Explain what you mean...
Well, it just helps me to shape the shot using the wind. And I'm just used to it playing really tough so if it's not that then it feels weird. When you do get a day when it's playing easy it is hard to get your mind on the fact you need to make birdies and it plays a lot different.
I remember in 2015 at St Andrews it was so windy, driving the ball in the crosswinds was really hard to hit the fairway. Especially coming in, it was almost impossible to hit it in the fairway. Then the second shot is tough to get it the right distance. It doesn't matter if you shape it into it or if you turn it with it, it really moves.

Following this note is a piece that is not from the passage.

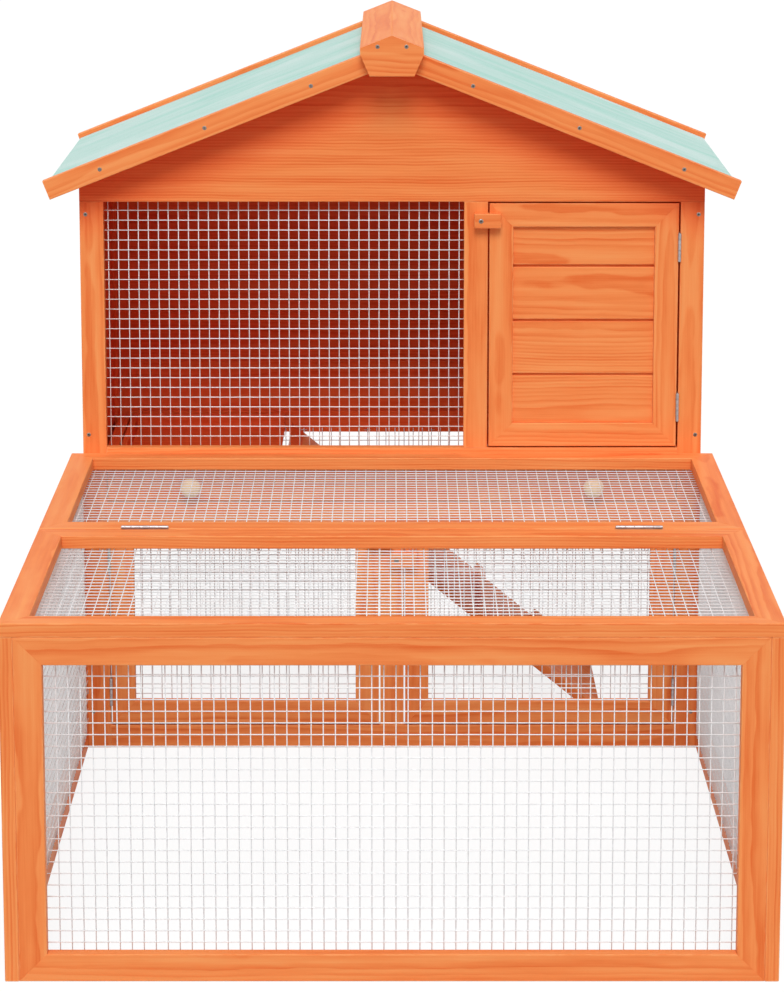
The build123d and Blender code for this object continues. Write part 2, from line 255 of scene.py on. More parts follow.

Americans have a much better record in the Open than people think, despite links golf being alien to them. Why is that, and does it give you extra hope you can add your name to the list?

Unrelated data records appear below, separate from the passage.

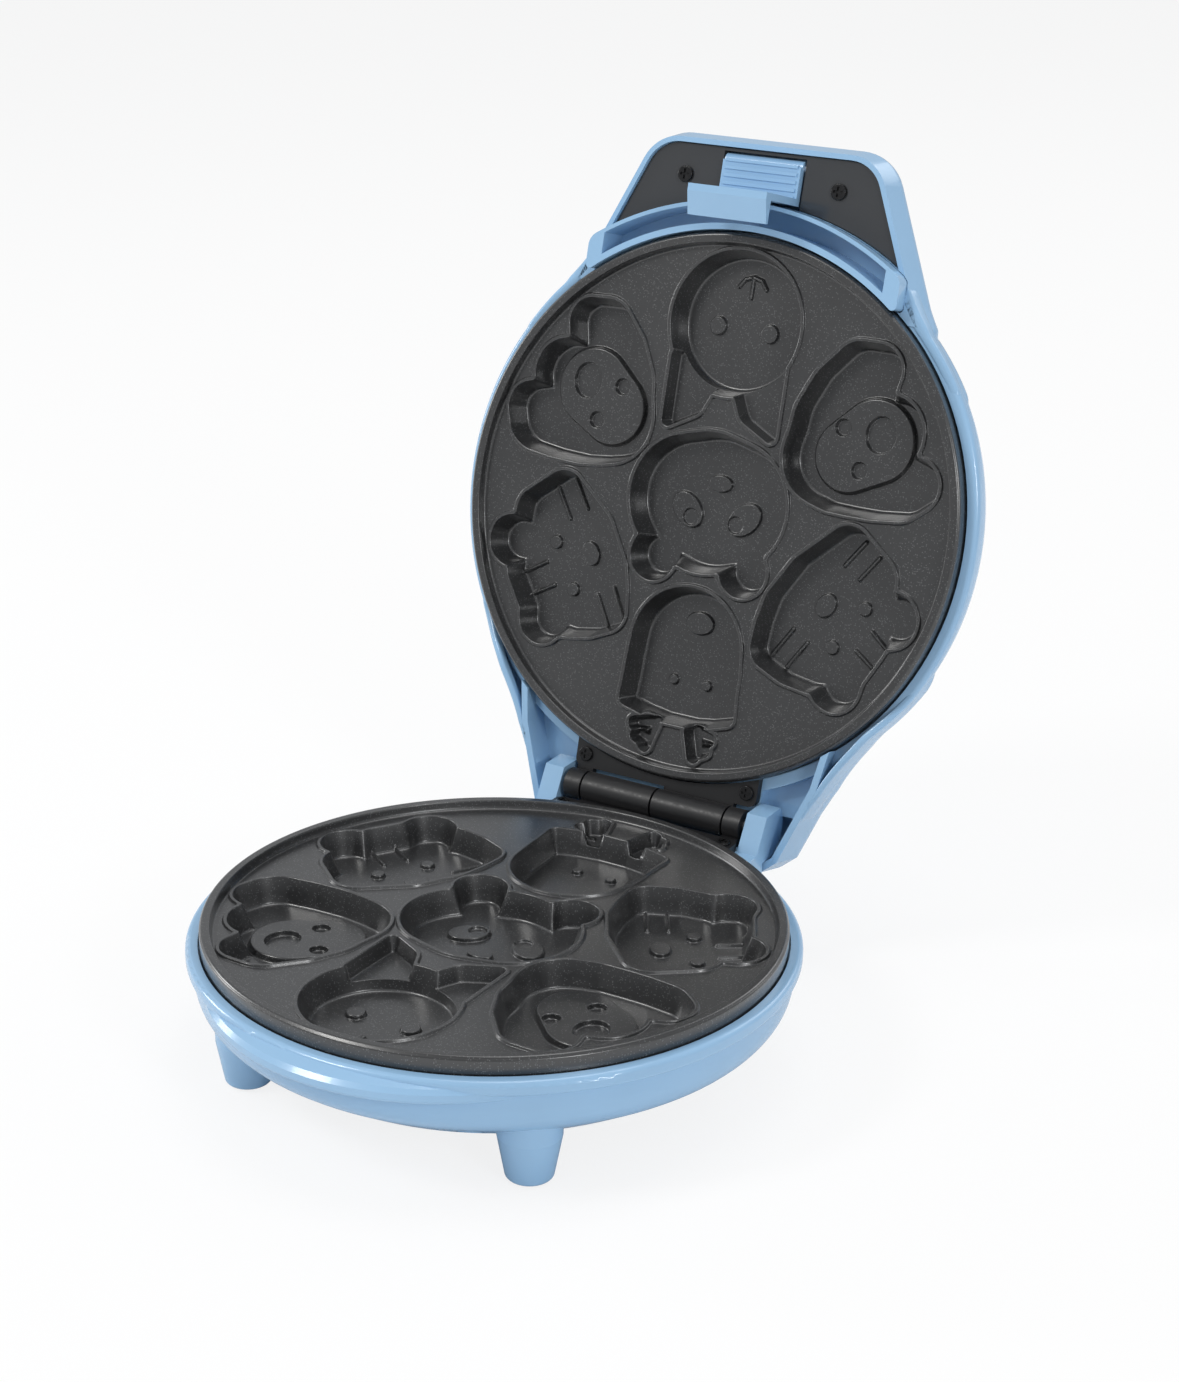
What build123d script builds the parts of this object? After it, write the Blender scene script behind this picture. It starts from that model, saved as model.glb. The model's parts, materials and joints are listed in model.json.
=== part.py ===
from build123d import *
import os
from math import sin, cos, radians, sqrt

# Countertop hinged cookie maker. Closed plan view: +X along the hinge, +Y from the
# handle to the hinge, +Z up. It stands on the plane z = 0 with its lid open, and is
# moved at the end so that the origin is the middle of its open outline on that plane.

# overall layout
plate_radius = 97.5          # both cooking plates
mating_height = 49.5         # rim of the lower plate above the table
closed_gap = 0.4             # between the two rims, lid shut
hinge_stand = 5.4            # hinge axis behind the housings' ring
open_angle = 104.6           # lid angle at its stop
seat_gap = 0.05              # between a piece and its seat in the same body
bridge_front_share = 0.5     # of a radius: where the hinge bridge starts, inside the wall
wing_front_share = 0.7071    # of a radius: where the tail's side pockets start
overrun = 1.0                # cutting tools pass a face by this much

# cooking plates, one casting each
rim_width = 3.6              # flat ring round the field
rim_chamfer = 0.8
field_drop = 3.2             # field below the rim
pocket_depth = 7.3           # pocket floor below the field
shallow_depth = 4.6          # ears and antlers below the field
pocket_draft = 12.0          # degrees
bead_width = 1.7
bead_height = 0.7
plate_skin = 3.0
pocket_skin = 2.2
skirt_height = 9.0
skirt_wall = 3.0
spot_height = 1.4            # eyes and noses above the pocket floor
stripe_width = 1.4
spot_root = 0.5              # roots of raised forms in the pocket floor
pad_height = 2.2             # dogs' face pads above the pocket floor
sunk_spot_lift = 0.4         # floors of sunk eyes and noses above the pocket floor
plate_boss_x = 41.3          # four fixing bosses under each plate
plate_boss_inset = 19.8      # inside the edge of the plate, front to back
plate_boss_radius = 5.0
plate_boss_drop = 14.0       # seat of a boss below the rim
plate_boss_hole_depth = 6.5

# heating elements
element_ring_radius = 47.0
element_tube_radius = 3.25
element_rib_radius = 5.6
element_rib_drop = 14.2      # rib underside below the rim
element_gap_angle = 44.0     # open part of the ring, towards the hinge
element_pin_radius = 1.3
element_pin_length = 8.0

# heat shields, pressed sheet
shield_inset = 11.7          # inside the outside of the bowl
shield_sheet = 0.6
shield_lip = 5.0
shield_drop = 21.0           # below the rim of its plate
shield_bend = 2.0

# housings: rounded ring, bowl
shell_wall = 2.5
ring_stand = 2.5             # past the bowl
ring_top_drop = 6.0          # ring face behind the mating plane
ring_height = 5.2
ring_round = 1.8
bowl_stand = 2.2             # past the plate
bowl_shoulder = 23.5         # start of the rounding behind the mating plane
bowl_depth = 36.5
bowl_foot_radius = 80.0
bowl_round = 13.0
bowl_foot_round = 12.0
plate_opening_gap = 0.6      # round the plate's skirt

# spout at the front of the lower housing, which the latch hooks under
spout_stand = 5.2            # past the ring
spout_plan_radius = 78.2
spout_bottom_drop = 13.4
spout_slope_width = 8.0
spout_slope_drop = 2.6
spout_nose = 1.4

# fixing posts, screws and studs
post_radius = 6.6
post_neck_radius = 4.3
post_web = 7.5
shield_hole_gap = 0.25
screw_head_radius = 3.4
screw_head_height = 2.2
screw_shank_radius = 1.9
cross_width = 0.9
cross_share = 0.62           # of the head's radius
cross_depth_share = 0.5      # of the head's height
counterbore_radius = 4.0
stud_flange_height = 1.2
stud_length = 6.0

# feet
foot_tip_radius = 7.6
foot_top_radius = 10.4
foot_height = 16.0
foot_tip_round = 1.8
foot_front_x = 54.7
foot_front_y = 64.5
foot_rear_x = 38.0
foot_rear_inset = 16.6       # in front of the hinge axis
pad_radius = 5.2
pad_recess = 1.2
pad_stand = 0.6

# hinge: two castings alike, one pin
barrel_radius = 5.75
pin_radius = 2.0
pin_bore_gap = 0.04
pin_end = 0.6                # pin end past the outer knuckle
barrel_half = 36.4
outer_knuckle = 6.6
knuckle_gap = 0.8
flange_thick = 3.0
flange_half = 37.6
flange_back = 6.4            # flange edge in front of the axis
flange_corner = 3.0
hinge_screw_x = 33.5
hinge_screw_back = 11.2      # screw in front of the axis
hinge_screw_head_radius = 2.7
hinge_screw_head_height = 1.0
hinge_screw_radius = 1.6
hinge_screw_length = 9.0

# ears and platform that carry the hinge on the lower housing
platform_half = 46.0
platform_reach = 4.33        # rear face in front of the axis
platform_depth = 20.0        # underside below the mating plane
ear_inner = 38.2
ear_rear_radius = 10.5
ear_top = 6.3                # above the axis
ear_slope_back = 9.1         # foot of the front slope in front of the axis
ear_slope_top = 2.1

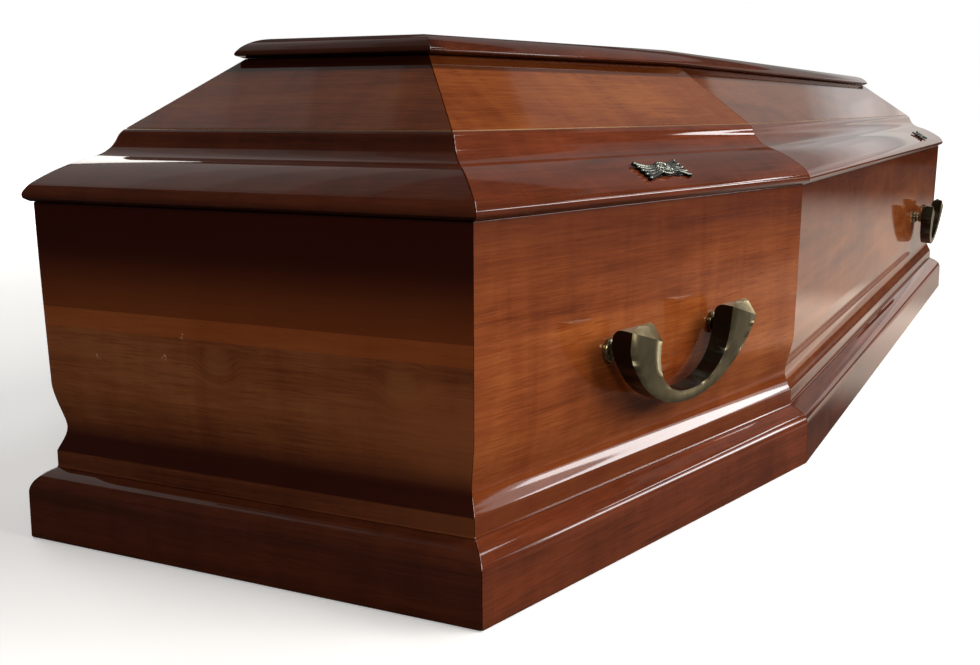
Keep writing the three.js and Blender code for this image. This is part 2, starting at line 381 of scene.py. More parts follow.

I'd love to add my name to the Claret Jug. It's a tournament I'd love to win. I'd be on there forever and it's one of our four big tournaments and I feel like I have a great chance of being able to do that. If you look at the American winners, they're all good players, and all good putters.
I think that's the big key – you have to putt it well. The greens roll good, and they're at a good pace to make a lot of putts. But that's the key in every Major. It has no difference in whether you're playing here or in the US. One of the big things is you've got to putt it well.
It must be nice to enter Majors now knowing you already have one. There was a lot of pressure on you when that wasn't the case...
It's a good feeling, for sure. The mindset's different. I'm not trying to win the first one. I already have. So on a Sunday if I'm in contention, just knowing that I can get it done is a big confidence booster coming down the stretch.